How Unemployment is Reshaping the Residential Market
Renters and homebuyers stay put amid prolonged high borrowing costs.
Challenges straining workers and the labor market at large in the U.S. are rippling through the multifamily and residential sectors amid an overall decline in new construction.
A new study by Marcus & Millichap reveals that while the national unemployment rate reached a three-year high of 4.3% in July, a double-digit decline in housing starts and permits, along with elevated borrowing costs, may offer some relief to apartment investors.
“A reduction in the pace of new supply should nevertheless help stabilize the [apartment] sector following recent rent softness,” Marcus & Millichap said. “Meanwhile, decelerating single-family housing construction may sustain affordability barriers.”
Housing starts fell to a four-year low in July, with construction starts dropping 18% year-over-year. Apartment permits also fell by 15% as investors pulled back from once-booming regions.
Demand for apartments in the Sun Belt has remained elevated, but demand for permits in cities like Atlanta, Dallas-Fort Worth, Houston, Jacksonville, Raleigh and West Palm Beach has diminished, putting upward pressure on rents.
All the while demand for luxury apartments has stayed largely positive. Average asking rents for tenants extending leases on these apartments increased by about 4%, while metros with high barriers for homebuyers such as San Jose and Seattle saw that rate reach 5.5%, according to Marcus & Millichap.

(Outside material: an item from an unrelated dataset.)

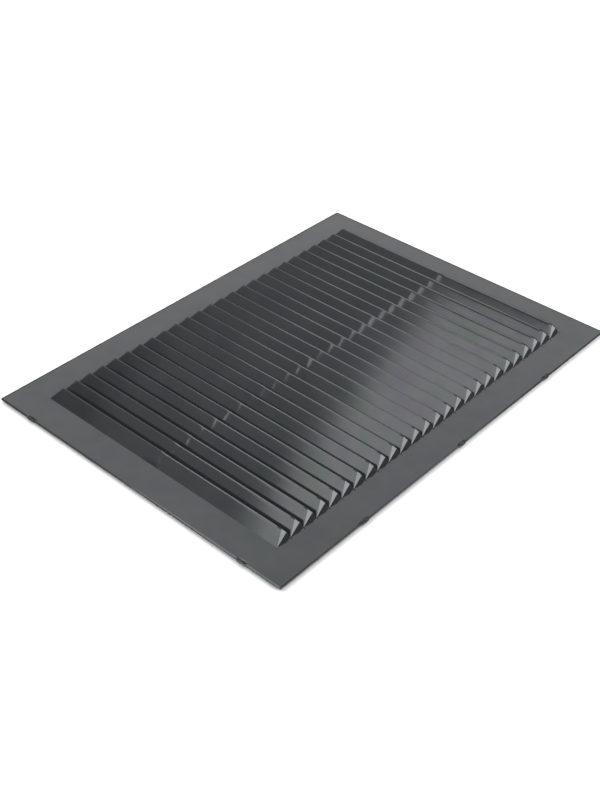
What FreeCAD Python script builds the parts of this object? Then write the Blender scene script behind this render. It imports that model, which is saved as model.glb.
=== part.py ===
"""Louvred air grille: a pressed louvre panel that lifts off a rear frame set back behind it.

Units are millimetres. The origin is the centre of the back plane, which lies against
the wall. +X runs along the long side, across the louvres, from their feet to their lips.
+Y runs along the louvres. +Z points out of the face, away from the wall.
"""
import FreeCAD
import Part
import math
import os

from FreeCAD import Vector

# Overall size of the panel
length = 400.0
width = 300.0
corner_radius = 2.0

# Panel sheet and louvres
sheet = 0.8
end_flange = 26.5
side_flange = 28.0
louvre_count = 26
louvre_angle = 45.0
louvre_slit = 0.35
louvre_end_length = 8.5
louvre_end_facets = 3

# Centre stay under the louvres
stay_thickness = 1.5
stay_tooth_reach = 10.0
stay_screen_gap = 0.25

# Ears on two edges of the panel, each with a slot for a tab of the rear frame
ear_pitch = 113.0
ear_length = 8.0
ear_height = 0.9
slot_length = 5.6
slot_width = 1.4
slot_edge_gap = 0.6
slot_clearance = 0.4
tab_drop = 0.5

# Rear frame, set back under the panel and turned up along its outer edge
rail_thickness = 1.2
frame_setback = 5.0
opening_margin = 2.0
seat_clearance = 0.1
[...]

Uncertainty in the job market and high mortgage rates have kept both buyers and sellers on the sidelines despite a slight drop in rates between July and August. Sales activity picked up slightly but remained 1.6% lower than a year ago, as soft labor market conditions and high borrowing costs likely deterred sellers from listing properties.
A report from RealPage found that New York, Los Angeles, and Chicago had some of the highest unemployment rates among the 50 largest metros in the country in July. New York’s unemployment rate reached 5.6%, while Los Angeles and Chicago had rates of over 6.5% and 6.2%, respectively. Nashville had the lowest unemployment rate among these metros at 2.9%, while Las Vegas had the highest at 6.7%.